If there is any agreement, it is on the conviction that there is something drastically wrong here and that India must make a harder push for gender equality in employment. Most of this agreement rests on India-specific variants of more global arguments in favor of women’s employment. The three most common of these global arguments, described below, all have noteworthy features, but they also fall short in important ways. Specifically, they fail to convince us of any need to pressure greater numbers of low- or even middle-income Indian women to march out into the workplace.
Three (not so compelling) reasons for urging Indian women to work
First, there is the economic rationale for getting many more women into the labor force, come what may. A much publicized report from the IMF, for example, calculates that eliminating the gender gap in Indian employment would boost the country’s GDP by a whopping 27% . The corresponding figures for the US and Japan are also high, at 5% and 9%, respectively.
But this is plainly an overstatement. Some of this apparently foregone economic benefit is notional rather than actual. It stems from the convention which measures productivity and work in terms of wages and income. Thus, GDP statistics do not take into account the several hours of unpaid labor that women (both working and non-working) perform on activities that would cost a lot of money if someone else were paid to do them. So if two unemployed women merely exchanged their housekeeping duties and paid one another for these services, a country’s GDP would rise by the conventional measure just by the fact that each woman was stepping out of her home to clean her neighbor’s kitchen instead of her own, or because she was looking after her friend’s young child instead of her own.
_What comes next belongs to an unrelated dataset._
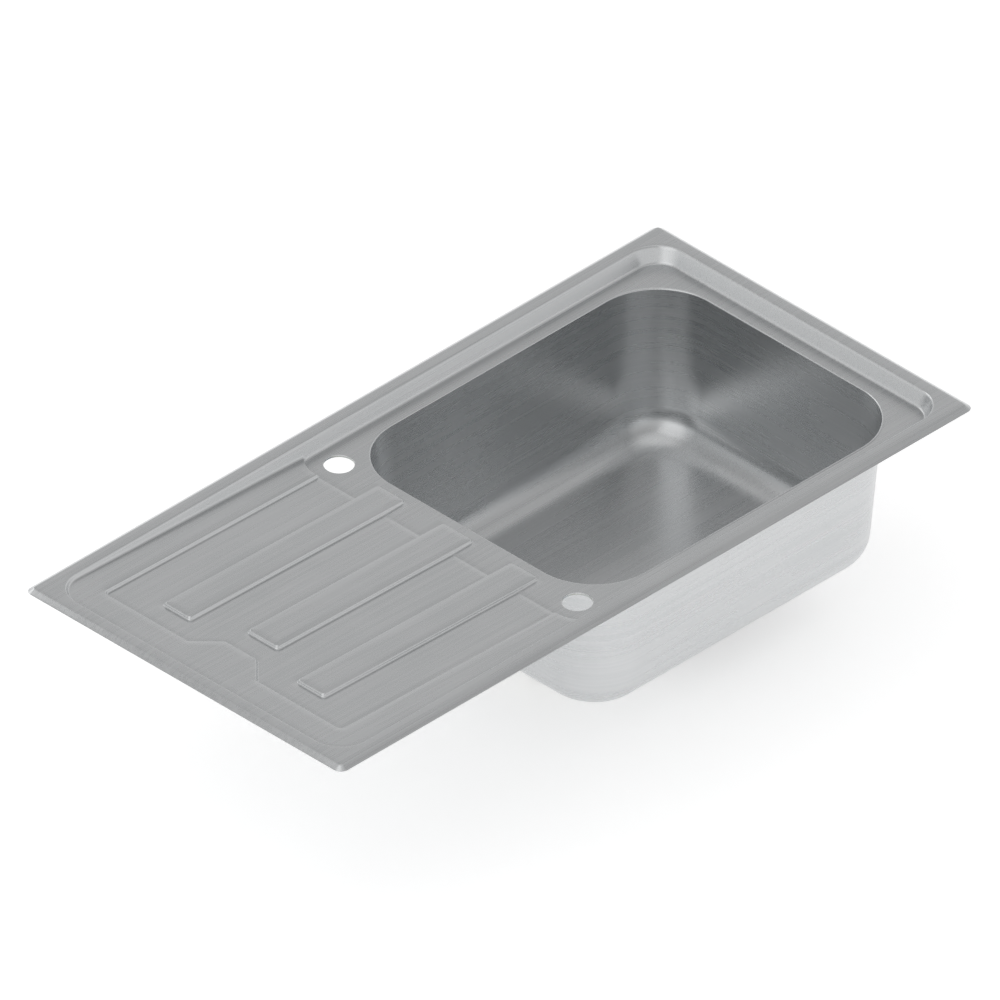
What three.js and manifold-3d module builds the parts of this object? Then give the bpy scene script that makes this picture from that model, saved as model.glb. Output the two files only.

But this is not the same as saying that actual productivity has risen as a result of the switch.
One can get the same outcome (higher GDP) by changing the method of calculating national income in such a way that it takes into account the unpaid work that women do. One estimate for the US, for example, calculated that the nominal GDP in 2010 would be 26% higher than what was recorded if the value of non-paid household production were included. This change in GDP would be even higher in poor countries, given the amount of unpaid labor women dedicate to everyday tasks like fetching water and fuel.
The second widely peddled reason to encourage gender equality in employment levels is that “jobs are empowering, enlightening, liberating and interesting”. It is true that immersion in work, irrespective of its monetary returns, is often any one or more of these things. But even in the advanced economies of the industrialized world, few wage or salaried workers (and even fewer female wage or salaried workers) feel this way about their work. The sad truth is that much work tends to be monotonous, stifling and restricting for those not at the top or near the top of their professions. It is no wonder that, both within countries as well as between counties, there is a U-shaped relationship between levels of development and female labor force participation.
The base of this U consists of many women who have opted to forgo or leave the labor force precisely because most kinds of low-level work are so unattractive. It is poverty and other kinds of social or economic constraints that keep the women on the left arm of the U in the labor force. As soon as these pressures relent – for example, upon marrying a man with a stable income or through some other improvement in the family’s economic circumstances – many women would rather give up the luxury of more material consumption in exchange for the apparent luxury of not needing to take a backbreaking job, as such a job would also add to their frustration from managing housework and childcare. This frustration is compounded by the fact that they must bear these household tasks without male help, without the help of any extended family (as urbanization and modernization make families increasingly nuclear), and without the easy availability of paid help – precisely because paid help has also benefited from the country’s economic growth and decided to stop slaving for mistresses who are demanding and hard-nosed. In my own field of research on domestic servants in Delhi, not one of them wanted her daughter to have to take on this (or often, for that matter, any) job.
The third reason to push for higher levels of female employment points out the scores of studies that show women’s income is more likely to be used for family welfare (the health and nutrition of children, for example) than would the equivalent income earned by men. As a response to this justification for dragging women into low quality jobs, one can only say: in that case, men need to become more responsible with their incomes. Barring that possibility, perhaps public policy might alleviate this disparity by compulsorily depositing half the men’s income into their wives’ accounts or by enacting other policies (particularly in poor countries) that do not put so much of the onus for family welfare on wives and mothers. This would also probably make women more attracted to work –so long as the money they earned was not expected to only be used altruistically. In my own field work in India, I was always surprised by the number of poor women who laughingly told me that they would love to work in order to have money for going out to a movie or for buying that nice red sari they had seen in a shop window.
Employment is not (necessarily) empowerment
Under the best possible conditions, we might well have gender equality in the workplace. However, in order to define gender equality in employment terms, as is done by Goal 5 in the SDG agenda as well as the exhortations by international agencies in general , it is necessary to question the equivalence between gender equality in employment and gender equality in empowerment. In other words, women’s employment has now become shorthand for women’s empowerment – with the former standing in as a measure for the latter, which is more difficult to measure.
But gender equality in empowerment means giving women (and men) the right and the ability to choose if, when and where to enter the workforce and when to call it a day. Yet, they can only do this if they have the social security support for basic survival (food, health care, education and shelter) and as long as they are willing to voluntarily forego the further material goods that increased incomes would allow them to afford. There is nothing wrong with valuing the time, space and reduced stress that is lacking in the mad scramble of the working woman’s lot – even in a country as advanced as the United States.
What is more, considering how more and more people these days are seeking win-win solutions to climate change, it is possible that a slower pace of life will slow down global warming as well.